Names can be confusing
Collaborative workflows may be difficult not only because of the multidimensional nature of a dataset/repository with branches, but also because they involve a network-like setup of different repositories. The names for the network components can be confusing. Git and DataLad sometimes also use different names for the same concept. Here is an overview.
clone
: A dataset/repository that was cloned from elsewhere.
sibling
/remote
: A dataset/repository (clone) that a given dataset/repository knows about. Siblings/remotes can be established automatically (e.g., aclone
knows its original dataset), or added by hand. A sibling/remote always has a unique name (which can be arbitrary, and changed at will) and a path or URL to the dataset/repository. By default, the original dataset is known to its clones as the remote “origin”, i.e., whenever you clone a dataset/repository, the original location will be known as “origin” to your clone. The original dataset has no automatic knowledge about the clone, but you could add the clone as a remote by hand (viadatalad siblings add --name <name> --url <url>
orgit remote add <name> <url>
).
fork
: A repository clone on a repository hosting site like GitHub. “Forking” a repository from a different user “clones” it into your own user account. This is necessary when you don’t have permissions to push any changes to the other user’s repository but still want to propose changes. It is not necessary when you are made a collaborator on the repository via the respective hosting service’s web interface.
upstream
versusorigin
: Any clone knows its original dataset/repository as a remote. By default, this remote is called"origin"
. A dataset/repository often has multiple remotes, for example a different users’ dataset/repository on GitHub and your ownfork
of this repository on GitHub. Ìt is convention (similarly to naming the default branchmain
ormaster
) to call the original dataset on GitHubupstream
and your fork of itorigin
. This involves adding a sibling/remote by hand and potentially renaming siblings/remotes (viagit remote rename <name> <newname>
).
Let’s step through a scenario involving two computers and one shared repository on GitHub to which both collaborators have write access (i.e., a scenario without forks). For this setup, you travel back in time and, after adding the old processing script, you publish your dataset to GitHub.

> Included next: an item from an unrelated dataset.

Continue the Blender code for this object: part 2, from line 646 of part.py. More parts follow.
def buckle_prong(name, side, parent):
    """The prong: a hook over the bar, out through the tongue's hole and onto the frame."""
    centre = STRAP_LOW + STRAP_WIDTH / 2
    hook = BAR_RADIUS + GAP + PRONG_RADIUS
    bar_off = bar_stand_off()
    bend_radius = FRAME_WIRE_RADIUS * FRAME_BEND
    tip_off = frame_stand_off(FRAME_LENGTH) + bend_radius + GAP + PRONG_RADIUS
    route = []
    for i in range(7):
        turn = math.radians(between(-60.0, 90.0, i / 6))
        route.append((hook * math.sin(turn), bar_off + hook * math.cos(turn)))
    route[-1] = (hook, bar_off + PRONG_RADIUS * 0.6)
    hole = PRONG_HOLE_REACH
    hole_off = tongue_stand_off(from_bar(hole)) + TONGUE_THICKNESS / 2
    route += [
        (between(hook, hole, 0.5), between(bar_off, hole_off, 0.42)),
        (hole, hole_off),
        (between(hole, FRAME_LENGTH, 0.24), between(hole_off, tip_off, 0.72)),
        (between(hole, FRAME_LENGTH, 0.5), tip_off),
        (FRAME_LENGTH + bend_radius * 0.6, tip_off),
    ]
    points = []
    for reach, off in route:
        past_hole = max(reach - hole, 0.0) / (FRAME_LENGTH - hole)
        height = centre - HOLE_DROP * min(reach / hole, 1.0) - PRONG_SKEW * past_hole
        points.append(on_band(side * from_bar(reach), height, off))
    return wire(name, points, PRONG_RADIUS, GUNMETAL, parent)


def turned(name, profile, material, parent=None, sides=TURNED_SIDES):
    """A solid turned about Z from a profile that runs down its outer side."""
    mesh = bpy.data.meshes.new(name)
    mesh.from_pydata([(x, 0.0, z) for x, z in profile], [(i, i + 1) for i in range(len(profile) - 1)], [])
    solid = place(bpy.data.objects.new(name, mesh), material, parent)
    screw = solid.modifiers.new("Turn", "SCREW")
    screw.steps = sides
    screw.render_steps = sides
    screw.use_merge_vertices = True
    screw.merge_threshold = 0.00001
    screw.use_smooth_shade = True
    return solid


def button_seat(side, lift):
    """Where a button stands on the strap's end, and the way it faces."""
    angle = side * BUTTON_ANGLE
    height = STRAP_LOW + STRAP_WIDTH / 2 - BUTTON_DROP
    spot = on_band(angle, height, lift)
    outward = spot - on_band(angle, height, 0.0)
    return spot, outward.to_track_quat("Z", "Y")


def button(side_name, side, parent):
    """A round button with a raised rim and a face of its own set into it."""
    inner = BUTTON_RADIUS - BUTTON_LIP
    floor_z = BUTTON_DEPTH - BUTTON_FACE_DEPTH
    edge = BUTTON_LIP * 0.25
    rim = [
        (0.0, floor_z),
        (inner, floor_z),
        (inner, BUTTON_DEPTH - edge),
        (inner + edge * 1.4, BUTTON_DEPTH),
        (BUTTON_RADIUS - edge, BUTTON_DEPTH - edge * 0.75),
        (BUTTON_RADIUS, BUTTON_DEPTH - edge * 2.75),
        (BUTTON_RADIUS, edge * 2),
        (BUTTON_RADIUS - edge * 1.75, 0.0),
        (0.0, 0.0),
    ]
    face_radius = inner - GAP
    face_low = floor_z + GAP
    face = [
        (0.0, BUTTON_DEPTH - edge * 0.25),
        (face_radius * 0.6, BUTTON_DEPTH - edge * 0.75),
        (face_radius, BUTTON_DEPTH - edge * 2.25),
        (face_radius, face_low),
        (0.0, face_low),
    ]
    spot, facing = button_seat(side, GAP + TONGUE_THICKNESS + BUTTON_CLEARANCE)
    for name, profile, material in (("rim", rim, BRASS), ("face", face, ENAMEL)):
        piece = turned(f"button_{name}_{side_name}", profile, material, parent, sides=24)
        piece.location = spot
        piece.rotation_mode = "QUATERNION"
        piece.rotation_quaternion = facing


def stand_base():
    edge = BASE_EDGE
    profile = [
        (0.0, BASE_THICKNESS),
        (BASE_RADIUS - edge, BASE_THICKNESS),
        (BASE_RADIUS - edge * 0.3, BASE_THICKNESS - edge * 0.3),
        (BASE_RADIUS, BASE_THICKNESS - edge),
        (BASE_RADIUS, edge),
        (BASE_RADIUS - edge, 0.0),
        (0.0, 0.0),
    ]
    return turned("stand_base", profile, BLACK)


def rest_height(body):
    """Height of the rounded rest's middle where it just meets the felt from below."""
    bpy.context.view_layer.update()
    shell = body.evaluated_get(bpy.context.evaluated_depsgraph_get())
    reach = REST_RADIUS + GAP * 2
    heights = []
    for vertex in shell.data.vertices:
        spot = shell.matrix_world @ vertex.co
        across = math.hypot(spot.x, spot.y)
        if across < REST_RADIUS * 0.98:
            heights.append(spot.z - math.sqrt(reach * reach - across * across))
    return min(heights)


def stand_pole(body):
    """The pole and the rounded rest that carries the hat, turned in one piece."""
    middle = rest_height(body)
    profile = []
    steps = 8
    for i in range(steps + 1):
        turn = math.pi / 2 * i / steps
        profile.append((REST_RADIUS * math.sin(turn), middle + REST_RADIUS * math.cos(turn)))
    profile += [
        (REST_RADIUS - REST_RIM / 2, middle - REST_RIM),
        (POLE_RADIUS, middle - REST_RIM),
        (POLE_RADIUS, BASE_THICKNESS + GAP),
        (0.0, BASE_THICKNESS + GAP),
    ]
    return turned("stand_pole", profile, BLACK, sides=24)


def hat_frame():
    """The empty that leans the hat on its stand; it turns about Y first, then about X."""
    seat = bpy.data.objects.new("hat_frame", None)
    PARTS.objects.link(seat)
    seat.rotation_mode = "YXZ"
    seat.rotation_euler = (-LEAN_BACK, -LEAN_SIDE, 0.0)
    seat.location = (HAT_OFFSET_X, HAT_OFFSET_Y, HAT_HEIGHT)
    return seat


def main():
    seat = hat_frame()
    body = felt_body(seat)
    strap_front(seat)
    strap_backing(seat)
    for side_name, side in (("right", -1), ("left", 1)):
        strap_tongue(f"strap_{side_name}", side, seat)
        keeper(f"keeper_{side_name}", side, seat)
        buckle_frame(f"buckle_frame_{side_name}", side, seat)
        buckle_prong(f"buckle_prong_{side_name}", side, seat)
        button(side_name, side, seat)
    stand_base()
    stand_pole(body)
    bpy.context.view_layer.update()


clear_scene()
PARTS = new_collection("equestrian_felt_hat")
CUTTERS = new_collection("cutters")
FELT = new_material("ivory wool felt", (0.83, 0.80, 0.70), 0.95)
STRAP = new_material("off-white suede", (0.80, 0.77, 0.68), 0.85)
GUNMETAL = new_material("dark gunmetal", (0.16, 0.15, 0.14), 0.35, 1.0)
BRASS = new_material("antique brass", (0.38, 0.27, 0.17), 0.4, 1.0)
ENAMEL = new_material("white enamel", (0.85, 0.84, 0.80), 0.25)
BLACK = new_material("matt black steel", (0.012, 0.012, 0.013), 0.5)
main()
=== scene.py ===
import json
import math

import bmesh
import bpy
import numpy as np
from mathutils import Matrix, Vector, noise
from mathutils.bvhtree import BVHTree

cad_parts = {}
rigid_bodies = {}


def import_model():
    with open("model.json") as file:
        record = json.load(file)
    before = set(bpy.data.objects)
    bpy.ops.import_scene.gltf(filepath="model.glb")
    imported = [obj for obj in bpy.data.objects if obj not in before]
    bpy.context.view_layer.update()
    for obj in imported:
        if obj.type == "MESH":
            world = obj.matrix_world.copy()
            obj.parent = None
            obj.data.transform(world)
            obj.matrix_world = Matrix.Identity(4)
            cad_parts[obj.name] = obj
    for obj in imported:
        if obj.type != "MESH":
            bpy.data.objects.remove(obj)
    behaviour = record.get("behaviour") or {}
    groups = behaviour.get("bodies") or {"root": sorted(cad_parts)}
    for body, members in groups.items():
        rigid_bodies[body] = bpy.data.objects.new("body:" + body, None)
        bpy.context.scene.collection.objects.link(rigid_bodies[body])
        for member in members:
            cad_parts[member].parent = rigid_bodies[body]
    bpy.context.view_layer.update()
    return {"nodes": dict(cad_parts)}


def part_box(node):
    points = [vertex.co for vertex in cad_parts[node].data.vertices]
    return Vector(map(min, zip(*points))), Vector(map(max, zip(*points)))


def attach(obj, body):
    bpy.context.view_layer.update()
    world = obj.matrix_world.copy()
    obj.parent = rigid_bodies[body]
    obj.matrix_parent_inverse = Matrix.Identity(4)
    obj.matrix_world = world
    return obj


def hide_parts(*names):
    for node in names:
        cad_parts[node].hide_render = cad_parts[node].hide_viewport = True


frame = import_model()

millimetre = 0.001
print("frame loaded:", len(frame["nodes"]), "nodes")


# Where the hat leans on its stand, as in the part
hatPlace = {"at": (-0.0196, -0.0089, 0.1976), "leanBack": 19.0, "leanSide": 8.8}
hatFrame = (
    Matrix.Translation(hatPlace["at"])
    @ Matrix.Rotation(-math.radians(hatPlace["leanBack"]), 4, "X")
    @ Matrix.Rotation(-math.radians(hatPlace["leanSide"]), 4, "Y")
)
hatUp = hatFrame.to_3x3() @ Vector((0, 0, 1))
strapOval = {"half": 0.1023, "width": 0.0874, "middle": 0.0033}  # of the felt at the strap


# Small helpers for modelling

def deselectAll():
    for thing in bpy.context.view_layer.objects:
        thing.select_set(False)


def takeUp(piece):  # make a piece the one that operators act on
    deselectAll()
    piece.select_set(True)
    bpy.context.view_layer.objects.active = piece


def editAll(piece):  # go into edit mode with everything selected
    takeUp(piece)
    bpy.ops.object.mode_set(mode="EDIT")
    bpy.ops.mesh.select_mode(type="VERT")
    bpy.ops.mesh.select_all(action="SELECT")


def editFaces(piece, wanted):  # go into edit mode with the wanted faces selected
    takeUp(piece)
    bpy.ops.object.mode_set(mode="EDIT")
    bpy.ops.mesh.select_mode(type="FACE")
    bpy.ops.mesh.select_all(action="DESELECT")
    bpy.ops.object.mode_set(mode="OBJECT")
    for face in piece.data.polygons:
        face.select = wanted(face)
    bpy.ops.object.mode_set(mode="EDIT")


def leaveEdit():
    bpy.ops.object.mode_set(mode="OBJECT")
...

Afterwards, you invite the old graduate student to collaborate on the analysis. Repository hosting services allow you to add collaborators via their web interface - if they accept the invitation, they get write access. What they do next is obtain a clone from GitHub to their own laptop.

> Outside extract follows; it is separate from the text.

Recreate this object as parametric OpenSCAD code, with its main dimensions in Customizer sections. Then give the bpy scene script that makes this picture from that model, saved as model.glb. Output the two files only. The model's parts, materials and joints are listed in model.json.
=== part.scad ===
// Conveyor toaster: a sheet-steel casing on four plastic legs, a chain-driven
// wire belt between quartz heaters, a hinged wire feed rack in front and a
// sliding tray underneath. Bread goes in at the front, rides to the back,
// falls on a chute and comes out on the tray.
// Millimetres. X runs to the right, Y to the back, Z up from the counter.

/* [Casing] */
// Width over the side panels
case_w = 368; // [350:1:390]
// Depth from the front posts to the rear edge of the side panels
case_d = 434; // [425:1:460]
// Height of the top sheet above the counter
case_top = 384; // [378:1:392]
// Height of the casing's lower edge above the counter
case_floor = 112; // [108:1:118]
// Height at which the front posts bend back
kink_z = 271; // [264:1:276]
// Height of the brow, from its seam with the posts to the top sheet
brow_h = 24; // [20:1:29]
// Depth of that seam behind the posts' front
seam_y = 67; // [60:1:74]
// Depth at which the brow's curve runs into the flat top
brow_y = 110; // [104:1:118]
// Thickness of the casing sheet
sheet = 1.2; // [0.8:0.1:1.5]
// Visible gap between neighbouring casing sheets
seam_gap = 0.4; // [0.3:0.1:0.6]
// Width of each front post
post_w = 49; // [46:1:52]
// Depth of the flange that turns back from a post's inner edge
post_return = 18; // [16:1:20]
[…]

With every collaborator set up with a dataset to work on in parallel, you work on preprocessing tuning, while the old grad student fixes the issue with the absolute paths.
In order to propose the fix to the central dataset as an addition, the collaborator pushes their branch to the central sibling.

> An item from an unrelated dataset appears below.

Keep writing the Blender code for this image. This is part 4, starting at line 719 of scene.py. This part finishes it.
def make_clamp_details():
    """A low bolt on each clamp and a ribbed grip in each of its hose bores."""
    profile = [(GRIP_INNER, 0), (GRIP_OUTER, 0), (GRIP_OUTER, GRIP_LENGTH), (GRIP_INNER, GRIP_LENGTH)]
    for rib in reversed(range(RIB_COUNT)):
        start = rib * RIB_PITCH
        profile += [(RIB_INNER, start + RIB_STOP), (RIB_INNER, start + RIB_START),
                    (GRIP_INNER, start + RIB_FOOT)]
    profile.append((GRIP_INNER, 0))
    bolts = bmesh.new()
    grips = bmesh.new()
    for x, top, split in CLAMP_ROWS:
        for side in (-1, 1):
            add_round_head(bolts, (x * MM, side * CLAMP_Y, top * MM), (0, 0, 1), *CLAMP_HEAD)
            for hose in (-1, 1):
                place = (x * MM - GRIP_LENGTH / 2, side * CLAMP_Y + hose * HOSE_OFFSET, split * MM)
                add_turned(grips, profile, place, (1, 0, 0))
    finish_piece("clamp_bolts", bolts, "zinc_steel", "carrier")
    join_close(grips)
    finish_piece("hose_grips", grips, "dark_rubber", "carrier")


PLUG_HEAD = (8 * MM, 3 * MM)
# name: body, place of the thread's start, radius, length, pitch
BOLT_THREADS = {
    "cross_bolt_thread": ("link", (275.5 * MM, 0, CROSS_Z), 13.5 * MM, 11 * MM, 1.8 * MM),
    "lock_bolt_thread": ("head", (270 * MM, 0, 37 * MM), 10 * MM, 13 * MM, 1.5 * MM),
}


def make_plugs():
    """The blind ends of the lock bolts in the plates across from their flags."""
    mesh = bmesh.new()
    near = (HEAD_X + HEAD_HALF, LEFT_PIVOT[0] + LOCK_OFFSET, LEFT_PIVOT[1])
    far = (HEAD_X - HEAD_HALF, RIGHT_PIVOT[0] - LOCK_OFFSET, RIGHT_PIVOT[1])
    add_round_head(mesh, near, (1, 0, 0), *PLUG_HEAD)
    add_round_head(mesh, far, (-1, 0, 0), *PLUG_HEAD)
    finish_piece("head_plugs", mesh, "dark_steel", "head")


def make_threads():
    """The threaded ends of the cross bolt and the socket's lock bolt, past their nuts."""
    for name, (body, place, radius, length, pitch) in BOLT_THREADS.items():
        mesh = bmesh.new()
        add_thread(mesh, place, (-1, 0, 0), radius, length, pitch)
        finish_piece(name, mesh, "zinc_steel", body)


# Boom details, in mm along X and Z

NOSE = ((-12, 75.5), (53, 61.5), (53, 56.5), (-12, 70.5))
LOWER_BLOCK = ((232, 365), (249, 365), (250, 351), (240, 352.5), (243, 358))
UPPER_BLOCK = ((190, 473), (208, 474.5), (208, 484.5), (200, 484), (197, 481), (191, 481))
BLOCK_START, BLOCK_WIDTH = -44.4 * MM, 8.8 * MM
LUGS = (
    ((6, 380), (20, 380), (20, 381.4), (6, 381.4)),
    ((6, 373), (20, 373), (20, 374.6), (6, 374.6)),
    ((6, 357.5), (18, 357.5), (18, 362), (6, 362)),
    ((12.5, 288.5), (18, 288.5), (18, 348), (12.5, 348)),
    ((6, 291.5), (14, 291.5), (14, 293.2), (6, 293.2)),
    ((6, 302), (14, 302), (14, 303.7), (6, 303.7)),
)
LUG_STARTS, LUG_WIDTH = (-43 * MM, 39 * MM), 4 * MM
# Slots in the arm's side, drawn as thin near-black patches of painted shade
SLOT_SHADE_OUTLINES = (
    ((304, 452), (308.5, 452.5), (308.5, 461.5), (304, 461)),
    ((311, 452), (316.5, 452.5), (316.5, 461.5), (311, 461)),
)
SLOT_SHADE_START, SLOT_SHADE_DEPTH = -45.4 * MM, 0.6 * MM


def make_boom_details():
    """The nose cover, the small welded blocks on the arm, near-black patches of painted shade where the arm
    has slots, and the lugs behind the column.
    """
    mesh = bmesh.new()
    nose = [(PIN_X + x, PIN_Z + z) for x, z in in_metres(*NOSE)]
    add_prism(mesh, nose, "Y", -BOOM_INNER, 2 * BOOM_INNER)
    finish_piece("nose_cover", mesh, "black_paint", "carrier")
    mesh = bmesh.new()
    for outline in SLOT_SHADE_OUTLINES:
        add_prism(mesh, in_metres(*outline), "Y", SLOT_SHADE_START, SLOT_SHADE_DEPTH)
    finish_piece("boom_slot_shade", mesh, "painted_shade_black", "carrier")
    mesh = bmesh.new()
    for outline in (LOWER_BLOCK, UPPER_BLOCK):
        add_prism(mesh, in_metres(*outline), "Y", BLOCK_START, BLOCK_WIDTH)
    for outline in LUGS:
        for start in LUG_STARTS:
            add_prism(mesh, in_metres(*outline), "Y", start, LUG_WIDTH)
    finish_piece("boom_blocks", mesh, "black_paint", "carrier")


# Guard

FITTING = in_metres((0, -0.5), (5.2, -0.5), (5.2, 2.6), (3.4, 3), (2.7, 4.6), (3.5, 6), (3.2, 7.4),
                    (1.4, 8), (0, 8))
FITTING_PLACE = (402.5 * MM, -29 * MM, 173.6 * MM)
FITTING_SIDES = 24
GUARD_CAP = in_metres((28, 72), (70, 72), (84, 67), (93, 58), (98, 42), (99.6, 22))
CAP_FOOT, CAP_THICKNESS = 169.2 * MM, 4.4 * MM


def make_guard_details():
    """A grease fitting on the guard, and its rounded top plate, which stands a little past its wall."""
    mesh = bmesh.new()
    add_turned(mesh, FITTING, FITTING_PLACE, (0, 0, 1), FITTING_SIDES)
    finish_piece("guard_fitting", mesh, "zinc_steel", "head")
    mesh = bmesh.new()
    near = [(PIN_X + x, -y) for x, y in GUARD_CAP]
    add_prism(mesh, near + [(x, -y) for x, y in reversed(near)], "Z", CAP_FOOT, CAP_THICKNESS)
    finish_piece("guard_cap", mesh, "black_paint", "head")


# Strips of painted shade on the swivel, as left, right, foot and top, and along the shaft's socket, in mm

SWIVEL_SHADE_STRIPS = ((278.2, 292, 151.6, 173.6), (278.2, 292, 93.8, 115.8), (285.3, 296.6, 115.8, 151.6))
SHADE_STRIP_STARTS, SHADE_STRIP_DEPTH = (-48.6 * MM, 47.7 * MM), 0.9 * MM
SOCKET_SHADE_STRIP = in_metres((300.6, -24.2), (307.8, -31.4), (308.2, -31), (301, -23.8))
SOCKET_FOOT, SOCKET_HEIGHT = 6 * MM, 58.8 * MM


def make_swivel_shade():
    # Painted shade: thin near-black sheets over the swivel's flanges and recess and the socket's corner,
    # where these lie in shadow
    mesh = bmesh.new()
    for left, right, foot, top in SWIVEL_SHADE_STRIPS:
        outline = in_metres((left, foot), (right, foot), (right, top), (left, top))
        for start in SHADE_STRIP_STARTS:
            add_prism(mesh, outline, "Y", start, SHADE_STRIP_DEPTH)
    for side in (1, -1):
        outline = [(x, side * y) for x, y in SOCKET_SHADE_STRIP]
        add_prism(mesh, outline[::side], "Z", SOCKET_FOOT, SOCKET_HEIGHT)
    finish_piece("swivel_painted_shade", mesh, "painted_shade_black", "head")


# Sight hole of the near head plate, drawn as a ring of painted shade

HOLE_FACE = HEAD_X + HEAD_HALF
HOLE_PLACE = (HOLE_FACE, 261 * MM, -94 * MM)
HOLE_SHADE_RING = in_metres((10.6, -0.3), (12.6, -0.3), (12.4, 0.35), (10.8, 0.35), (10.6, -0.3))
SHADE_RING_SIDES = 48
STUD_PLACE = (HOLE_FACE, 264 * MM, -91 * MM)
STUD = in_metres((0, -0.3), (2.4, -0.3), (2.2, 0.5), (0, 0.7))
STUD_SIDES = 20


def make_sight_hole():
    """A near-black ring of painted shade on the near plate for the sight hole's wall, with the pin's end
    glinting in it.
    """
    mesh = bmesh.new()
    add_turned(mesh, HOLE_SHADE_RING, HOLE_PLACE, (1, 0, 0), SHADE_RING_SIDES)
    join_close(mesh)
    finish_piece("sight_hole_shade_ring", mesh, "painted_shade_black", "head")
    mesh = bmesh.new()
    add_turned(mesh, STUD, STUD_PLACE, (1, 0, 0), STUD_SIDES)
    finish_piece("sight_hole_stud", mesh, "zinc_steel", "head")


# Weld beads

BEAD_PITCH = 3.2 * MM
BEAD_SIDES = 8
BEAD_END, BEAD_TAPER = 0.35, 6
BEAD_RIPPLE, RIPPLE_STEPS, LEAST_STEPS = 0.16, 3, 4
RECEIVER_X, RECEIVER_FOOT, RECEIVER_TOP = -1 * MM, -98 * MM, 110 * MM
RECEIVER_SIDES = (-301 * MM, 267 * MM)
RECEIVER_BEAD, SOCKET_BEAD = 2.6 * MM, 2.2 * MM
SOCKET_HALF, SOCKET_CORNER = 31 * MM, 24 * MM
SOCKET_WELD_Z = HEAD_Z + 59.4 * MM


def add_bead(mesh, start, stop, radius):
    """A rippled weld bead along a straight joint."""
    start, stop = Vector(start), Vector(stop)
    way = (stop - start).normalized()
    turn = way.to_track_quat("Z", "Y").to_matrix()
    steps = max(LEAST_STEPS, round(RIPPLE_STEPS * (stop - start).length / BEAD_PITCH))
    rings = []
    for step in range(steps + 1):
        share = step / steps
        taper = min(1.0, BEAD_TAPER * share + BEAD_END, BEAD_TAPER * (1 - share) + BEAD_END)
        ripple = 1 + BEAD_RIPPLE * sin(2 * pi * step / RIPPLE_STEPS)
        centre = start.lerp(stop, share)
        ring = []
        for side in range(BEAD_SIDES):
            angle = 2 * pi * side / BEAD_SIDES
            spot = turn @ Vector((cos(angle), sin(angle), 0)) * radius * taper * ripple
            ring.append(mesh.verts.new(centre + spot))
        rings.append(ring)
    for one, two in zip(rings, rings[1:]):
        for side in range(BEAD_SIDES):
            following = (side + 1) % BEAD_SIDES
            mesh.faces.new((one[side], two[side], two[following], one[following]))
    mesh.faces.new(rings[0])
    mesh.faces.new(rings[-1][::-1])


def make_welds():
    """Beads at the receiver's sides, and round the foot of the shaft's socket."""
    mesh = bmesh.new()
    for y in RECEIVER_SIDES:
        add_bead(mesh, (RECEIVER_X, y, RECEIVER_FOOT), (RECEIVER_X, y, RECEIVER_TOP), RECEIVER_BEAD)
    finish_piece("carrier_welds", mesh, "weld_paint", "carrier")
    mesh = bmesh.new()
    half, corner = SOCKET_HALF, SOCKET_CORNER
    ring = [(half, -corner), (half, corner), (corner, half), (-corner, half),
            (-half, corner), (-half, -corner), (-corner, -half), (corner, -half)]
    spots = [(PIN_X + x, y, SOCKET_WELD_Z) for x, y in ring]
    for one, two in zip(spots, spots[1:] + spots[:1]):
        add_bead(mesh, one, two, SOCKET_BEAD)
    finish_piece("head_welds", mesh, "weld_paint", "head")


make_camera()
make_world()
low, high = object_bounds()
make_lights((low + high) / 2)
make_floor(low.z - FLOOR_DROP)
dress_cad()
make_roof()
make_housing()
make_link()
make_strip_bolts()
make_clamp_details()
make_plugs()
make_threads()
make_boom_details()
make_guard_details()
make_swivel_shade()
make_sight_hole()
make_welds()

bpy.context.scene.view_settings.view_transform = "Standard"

When the central sibling is on GitHub or a similar hosting service, the hosting service assists with merging fix-paths
to main
with a pull request - a browser-based description and overview of the changes a branch carries.
Collaborators can conviently take a look and decide whether they accept the pull request and thereby merge the fix-paths
into upstream
’s main
.
You can see how opening and merging PRs look like in GitHub’s interface in the expandable box below.
Creating a PR on GitHub
Once you pushed a new branch to GitHub it will suggest you to open a “pull request” (a request to merge your branch into the default branch)
You can write a title and a description of your changes:
When you created the pull request, your collaborators can see all changes on the branch and decide whether or not they want to merge them, or give feedback on necessary changes.
$ datalad push --to upstream |
Because those fixes are crucial to do the processing, you can now get them from the central sibling upstream
- this time using git pull upstream main
to merge
the main
branch of upstream
into your local preproc
branch.
# merge upstream's changes into your preproc branch |
Now that you have the crucial fix thanks to the parallel work of your collaborator, you can finally run the processing, and push your changes as well to propose them as a pull request to upstream
:
$ datalad save -m "Compute results"
$ datalad push --to upstream
|
upstream
’s default branch main
now has a transparent and clean history with contributions from different collaborators. You can continue to make unobstructive changes to main
, such as adding the DOI badge after publication of your fantastic results, but having used branches in the collaborative workflow before ensured that both changes could be developed in parallel, and integrated without hassle into main
.
$ datalad save -m "Compute results"
$ datalad push --to upstream
|
When you take a look at the revision history now, even such a simple one, its timeline starts to hint at how multidimensional and collaborative branching can make your projects:
Further reading
Understanding and mastering branching keeps many people awake at night. It is a powerful concept, but it requires some time to generate the right mental model. Luckily, you will find hundreds of useful resources on the internet. Here, we’ll recommend two:
-
The first one is The Git Parable (20 min reading time). It is a story-like journey that not only explains the complex fundamental workings of Git, it also motivates them in an accessible way. As an added benefit, having read this text will make you friends with every open source software contributor at the next party - it works just like mentioning in passing that you have seen <insert-niche-Indie-band-here> in person to someone who has been a life-long fan.
-
The second one is the free, browser-based game learngitbranching.js.org. You will learn a lot of Git commands in passing, it’s at least as much fun and colors as Candy Crush, and the best use of time during boring Zoom seminars.
Key Points
Your dataset contains branches. The default branch is usually called either
main
ormaster
.There’s no limit to the number of branches one can have, and each branch can become an alternative timeline with developments independent from the developments in other branches.
Branches can be
merged
to integrate the changes from one branch into another.Using branches is fundamental in collaborative workflows where many collaborators start from a clean default branch and propose new changes to a central dataset sibling.
Typically, central datasets are hosted on services like GitHub, GitLab, or Gin, and if collaborators push their branches with new changes, these services help to create pull requests.